» **DATASET CONTENT**
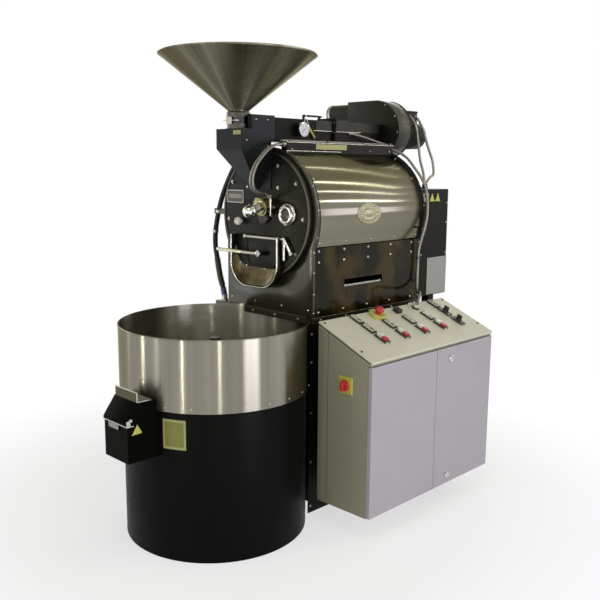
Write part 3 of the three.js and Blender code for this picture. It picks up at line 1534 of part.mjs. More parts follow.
slope.updateMatrixWorld(true);
add('base_frame', baseFrame(), materials.blackPaint);
add('deck_plate', deckPlate(), materials.blackPaint);
add('front_plate', frontPlate(), materials.blackPaint);
add('rear_plate', rearPlate(), materials.blackPaint);
add('drum_cover', drumCover(), materials.steel);
add('lower_casing', lowerCasing(), materials.blackPaint);
add('cover_trunking', coverTrunking(), materials.steel);
add('burner_tubes', burnerTubes(), materials.darkSteel);
add('front_casting', frontCasting(), materials.castIron);
add('rear_bearing', rearBearing(), materials.castIron);
add('discharge_spout', dischargeSpout(), materials.polished);
add('discharge_door', dischargeDoor(), materials.darkSteel);
add('latch_lever', latchLever(), materials.polished);
add('sight_glass', sightGlass(), materials.polished);
add('trier_bushing', trierBushing(), materials.brass);
add('sample_trier', sampleTrier(), materials.polished);
add('thermocouple', thermocouple(), materials.braid);
add('duct_thermometer', ductThermometer(), materials.polished);
add('feed_chute', feedChute(), materials.blackPaint);
add('hopper', hopper(), materials.steel);
add('slide_gate', slideGate(), materials.steel);
add('exhaust_duct', exhaustDuct(), materials.blackPaint);
add('damper_lever', damperLever(), materials.darkSteel);
add('fan_scroll', fanScroll(), materials.blackPaint);
add('fan_impeller', fanImpeller(), materials.darkSteel);
add('fan_motor', fanMotor(), materials.blackPaint);
add('drum', drum(), materials.darkSteel);
add('motor_sprocket', motorSprocket(), materials.darkSteel);
add('drive_chain', driveChain(), materials.darkSteel);
add('drive_motor', driveMotor(), materials.blackPaint);
add('rear_cabinet', rearCabinet(), materials.blackPaint);
add('bin_body', binBody(), materials.blackPaint);
add('cooling_ring', coolingRing(), materials.steel);
add('cooling_tray', coolingTray(), materials.steel);
add('stirrer', stirrer(), materials.steel);
add('stirrer_gearmotor', stirrerGearmotor(), materials.blackPaint);
add('outlet_chute', outletChute(), materials.blackPaint);
add('bin_gate', binGate(), materials.steel);
add('console_body', consoleBody(), materials.beige);
add('console_panel', consolePanel(), materials.beige, slope);
add('console_door_front', consoleLeaf(consoleFront + runGap, leafSeamY - runGap), materials.doorGrey);
add('console_door_rear', consoleDoorRear(), materials.doorGrey);
lockHeights.forEach((z, index) => add(`door_lock_${['lower', 'upper'][index]}`, doorLock(z), materials.polished));
add('electrics_backplate', electricsBackplate(), materials.steel);
add('main_switch_knob', switchKnob(), materials.red);
add('estop_button', estopButton(), materials.red, slope);
[0, 1, 2, 3].forEach((column) => {
  add(`start_button_${column + 1}`, pushCap(column, -1), materials.white, slope);
  add(`stop_button_${column + 1}`, pushCap(column, 1), materials.red, slope);
});
[1, 2].forEach((row) => add(`selector_knob_${row}`, selectorKnob(row), materials.blackPlastic, slope));
add('panel_conduit', panelConduit(), materials.braid);
add('motor_conduits', motorConduits(), materials.braid);
add('side_hose', sideHose(), materials.rubber);

export default roaster;
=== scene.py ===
"""Drum coffee roaster with cooling bin and control console: looks, light and camera."""

import json
import math

import bmesh
import bpy
from mathutils import Matrix, Vector

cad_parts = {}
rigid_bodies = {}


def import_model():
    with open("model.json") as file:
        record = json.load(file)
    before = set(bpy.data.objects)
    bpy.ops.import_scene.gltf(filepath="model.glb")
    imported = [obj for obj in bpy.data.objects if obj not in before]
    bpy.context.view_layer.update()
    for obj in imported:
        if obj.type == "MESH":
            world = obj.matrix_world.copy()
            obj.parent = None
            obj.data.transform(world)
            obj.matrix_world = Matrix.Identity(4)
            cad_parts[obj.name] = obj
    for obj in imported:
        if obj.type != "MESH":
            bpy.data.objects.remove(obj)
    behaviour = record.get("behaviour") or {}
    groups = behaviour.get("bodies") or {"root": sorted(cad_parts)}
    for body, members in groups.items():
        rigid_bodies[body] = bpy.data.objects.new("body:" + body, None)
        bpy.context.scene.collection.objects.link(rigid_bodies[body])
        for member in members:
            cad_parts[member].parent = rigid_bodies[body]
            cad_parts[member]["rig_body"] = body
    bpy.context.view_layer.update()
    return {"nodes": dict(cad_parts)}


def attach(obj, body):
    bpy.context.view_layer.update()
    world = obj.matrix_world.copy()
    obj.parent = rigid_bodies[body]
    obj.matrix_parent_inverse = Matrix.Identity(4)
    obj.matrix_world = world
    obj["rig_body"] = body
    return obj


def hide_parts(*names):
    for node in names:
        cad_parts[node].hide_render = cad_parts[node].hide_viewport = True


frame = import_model()
MM = 0.001
ROOT = "machine"

# ---------------------------------------------------------------- camera

CAMERA_AT = (2.32415, -2.15161, 1.39622)
CAMERA_RIGHT = Vector((0.70848, 0.70570, 0.00669))
CAMERA_UP = Vector((-0.12388, 0.11502, 0.98561))
CAMERA_BACK = Vector((0.69477, -0.69911, 0.16891))
FOCAL_PIXELS = 773.0
FRAME_PIXELS = 600.0
SENSOR = 36.0
FAR_CLIP = 60


def link(obj):
    bpy.context.scene.collection.objects.link(obj)
    return obj


def make_camera():
    data = bpy.data.cameras.new("camera")
    data.sensor_width = SENSOR
    data.lens = FOCAL_PIXELS * SENSOR / FRAME_PIXELS
    data.clip_end = FAR_CLIP
    camera = link(bpy.data.objects.new("camera", data))
    turn = Matrix((CAMERA_RIGHT, CAMERA_UP, CAMERA_BACK)).transposed()
    camera.matrix_world = Matrix.Translation(CAMERA_AT) @ turn.to_4x4()
    bpy.context.scene.camera = camera


make_camera()

# ---------------------------------------------------------------- sizes, in mm, as in the solids

RIGHT, LEFT = (1, 0, 0), (-1, 0, 0)
REAR, FRONT = (0, 1, 0), (0, -1, 0)
UP = (0, 0, 1)
DECK_TOP = 812.0
BODY_HALF = 256.5
ARCH_Z = 1196.0
ARCH_R = 280.0
COVER_R = 274.0
AXLE = (0, 0, ARCH_Z)
CASTING_Z = 1208.0
CASTING_R = 257.0
CASTING_FACE = -20
CABINET_SIDE = 256.2
CABINET_REAR = 902.3
CHAIN_Y = 720
MOTOR_Z = 932
BIN = (40.0, -316.0)
BIN_FLOOR = (*BIN, 0)
RING_R = 365.0
HOPPER = (-34.5, -126.0)
HOPPER_FOOT = (*HOPPER, 0)
DUCT_SIDE = 35.3
FAN_X, FAN_Z = -5, 1550
FAN_FRONT, FAN_REAR = 690.3, 790.3
PANEL_LEFT = 335.6
PANEL_FRONT = -48.0
PANEL_HIGH = 817.0
PANEL_LOW = (604.0, 703.0)
TILT = math.atan2(PANEL_HIGH - PANEL_LOW[1], PANEL_LOW[0] - PANEL_LEFT)
PANEL_LENGTH = math.hypot(PANEL_HIGH - PANEL_LOW[1], PANEL_LOW[0] - PANEL_LEFT)
SLOPE = Matrix.Translation((PANEL_LEFT, PANEL_FRONT, PANEL_HIGH)) @ Matrix.Rotation(TILT, 4, "Y")
ROWS = (36.0, 105.0, 179.0)
COLUMNS = (180.0, 310.0, 440.0, 568.0, 697.0)
TWIN_HEIGHT = 8.0
TWIN_HALF = (31.4, 15.4)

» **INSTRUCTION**
The lines to transcribe begin at the line with "add('outlet_chute', outletChute(), materials.blackPaint);" and end at the line with "obj.matrix_world = Matrix.Identity(4)"; copy them exactly, both ends included.

» **FINAL RESULT**
add('outlet_chute', outletChute(), materials.blackPaint);
add('bin_gate', binGate(), materials.steel);
add('console_body', consoleBody(), materials.beige);
add('console_panel', consolePanel(), materials.beige, slope);
add('console_door_front', consoleLeaf(consoleFront + runGap, leafSeamY - runGap), materials.doorGrey);
add('console_door_rear', consoleDoorRear(), materials.doorGrey);
lockHeights.forEach((z, index) => add(`door_lock_${['lower', 'upper'][index]}`, doorLock(z), materials.polished));
add('electrics_backplate', electricsBackplate(), materials.steel);
add('main_switch_knob', switchKnob(), materials.red);
add('estop_button', estopButton(), materials.red, slope);
[0, 1, 2, 3].forEach((column) => {
  add(`start_button_${column + 1}`, pushCap(column, -1), materials.white, slope);
  add(`stop_button_${column + 1}`, pushCap(column, 1), materials.red, slope);
});
[1, 2].forEach((row) => add(`selector_knob_${row}`, selectorKnob(row), materials.blackPlastic, slope));
add('panel_conduit', panelConduit(), materials.braid);
add('motor_conduits', motorConduits(), materials.braid);
add('side_hose', sideHose(), materials.rubber);

export default roaster;
=== scene.py ===
"""Drum coffee roaster with cooling bin and control console: looks, light and camera."""

import json
import math

import bmesh
import bpy
from mathutils import Matrix, Vector

cad_parts = {}
rigid_bodies = {}


def import_model():
    with open("model.json") as file:
        record = json.load(file)
    before = set(bpy.data.objects)
    bpy.ops.import_scene.gltf(filepath="model.glb")
    imported = [obj for obj in bpy.data.objects if obj not in before]
    bpy.context.view_layer.update()
    for obj in imported:
        if obj.type == "MESH":
            world = obj.matrix_world.copy()
            obj.parent = None
            obj.data.transform(world)
            obj.matrix_world = Matrix.Identity(4)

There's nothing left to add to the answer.